Week ending September 27, 2013
Deaver, Jeffery. The October List. Grand Central. Oct. 2013. 320p. ISBN 9781455576647. $26; ebk. ISBN 9781455576661. F
In his second thriller of 2013 (after The Kill Room), set amid the high-octane world of Manhattan’s investment brokers, Deaver delivers a devilishly deceitful plot in reverse. Occurring over a three-day weekend, the story begins with its supposed clincher, which takes place on a Sunday afternoon, then moves back to Friday morning’s startling climax. Confused yet? Beginning in the present, Gabriela, an office manager at Prescott Investments, waits in her apartment for an update from Daniel Reardon of the Norwalk Fund, who’s striking a deal with her daughter’s kidnapper for a $500,000 ransom and the notorious missing “October List.” This was a document kept by Gabriela’s former boss.
Verdict Although Deaver doles out plenty of surprising twists and cliffhangers, fans accustomed to his staccato pace, fluid style, and exceptionally clever plotlines may feel a bit hoodwinked after finishing this overly convoluted tale and its disappointing big climax reveal. In the novel’s foreword, Deaver wonders if he could pull off telling a tale in reverse. Nope, not in this case—this superb thriller writer missed the mark here.—Jerry P. Miller, Cambridge, MA
Fielding, Helen. Bridget Jones: Mad About the Boy. Knopf. Oct. 2013. 384p. ISBN 9780385350860. $26.95; ebk. ISBN 9780385350877. F
She’s back, still counting calories and alcohol intake, but our beloved heroine has also changed. Bridget is now a fiftysomething widow raising two young children while aspiring to be a screenwriter. Four years after the loss of her beloved Darcy, Bridget’s friends have pushed her back into the social stream. She has managed to land a 29-year-old boyfriend but is still ditzy enough to have life collapsing around her regularly as she juggles her increasingly odd mother, the insanity of film agents and script rewrites, and the demands of the supermom school event coordinator. The boy toy isn’t going to work out but, no fear, there is a Dan Craig look-alike waiting in the wings to provide a happy ending.

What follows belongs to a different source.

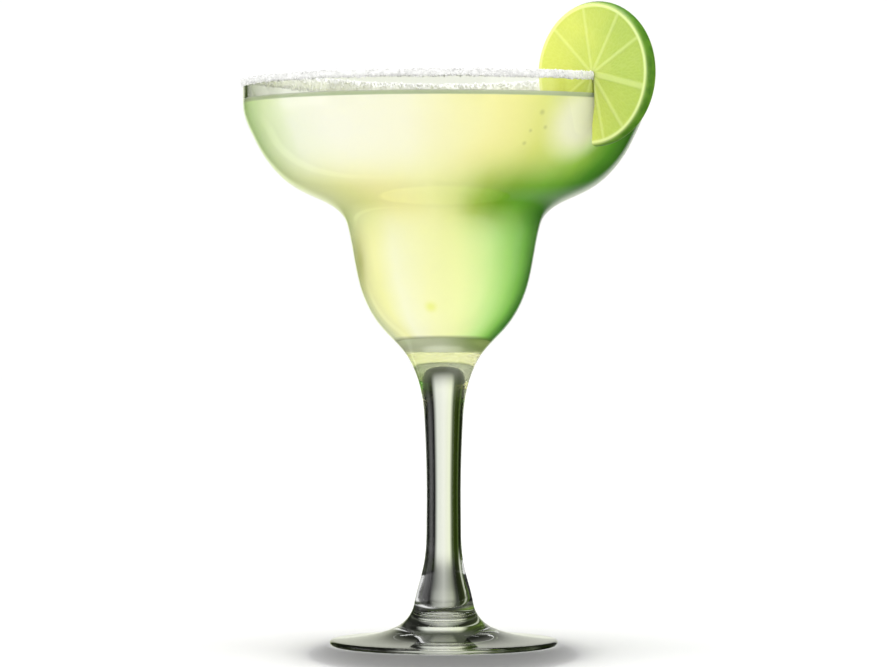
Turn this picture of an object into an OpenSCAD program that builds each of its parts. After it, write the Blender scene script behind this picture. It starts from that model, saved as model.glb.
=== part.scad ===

Verdict This third time around for Bridget and friends works (after Bridget Jone’s Diary; Bridget Jones: The Edge of Reason), the usual silliness is well balanced by the realities of aging and loss. She’s kept her charm and earned her second Prince Charming. [See Prepub Alert, 4/22/13.]—Jan Blodgett, Davidson Coll. Lib., NC
Gibson, Rachel. Run to You. Avon. Oct. 2013. 348p. ISBN 9780062069146. pap. $7.99; ebk ISBN 9780062069153. CONTEMPORARY ROMANCE
Stella Leon (née Estella Immaculata Leon-Hollowell) is a good bartender—and in Miami, that’s saying something. But things are a bit too hot in Florida now that her Mafia-connected boss and his goons are after her. She didn’t even know the guy in the black T-shirt and baseball cap who clocked Ricky was in the club’s parking lot. Now, she has to get out of Dodge, and Mr. T-shirt is going to drive her—all the way to Lovett, TX, to her half-sister, Sadie. Sadie didn’t know she even had a sister until their very wealthy father died two months ago. Ex-marine Beau Junger only came to Miami as a favor to Sadie’s fiancé, Vince, who fought with Beau and Beau’s twin brother, Blake, in the Middle East. He was looking for love when he decided to be sexually “on the bench” eight months ago. Is the lust he feels for Stella strong enough to derail his plans? Can a 28-year-old virgin be that inventive?
Verdict Having two protagonists abstaining from “going to the bone yard” is an intriguing premise yet it doesn’t prevent Gibson (Rescue Me) from turning up the heat in this spicy romance of supposed opposites definitely attracting each other. It seems there is still a lot one can do when one isn’t “doing it.” For most romance readers.—Bette-Lee Fox, Library Journal
Jacobson, Alan. No Way Out: A Karen Vail Novel. Premier Digital. Sept. 2013. 526p. ISBN 9781624670848. pap. $17.99; ebk. ISBN 9781624670749. F
FBI profiler Karen Vail can’t catch a break. After her last case (detailed in Inmate 1577), she is needed in England to solve the bombing of a London art gallery. Scotland Yard doesn’t want her help, and Vail needs a success to get back in the good graces of her superiors. A cursory examination of the explosion site reveals the existence of a secret manuscript that could change the history of the written word forever. Then someone she knows and trusts appears to have become a traitor.
Verdict Vail is a terrific character, and throwing her into a foreign environment without her usual allies invigorates the plot and the series. Jacobson also knows how to throw in plot twists that are shocking but logical at the same time. Fans who have tired of James Patterson may enjoy discovering this author with this outstanding thriller.—Jeff Ayers, Seattle P.L.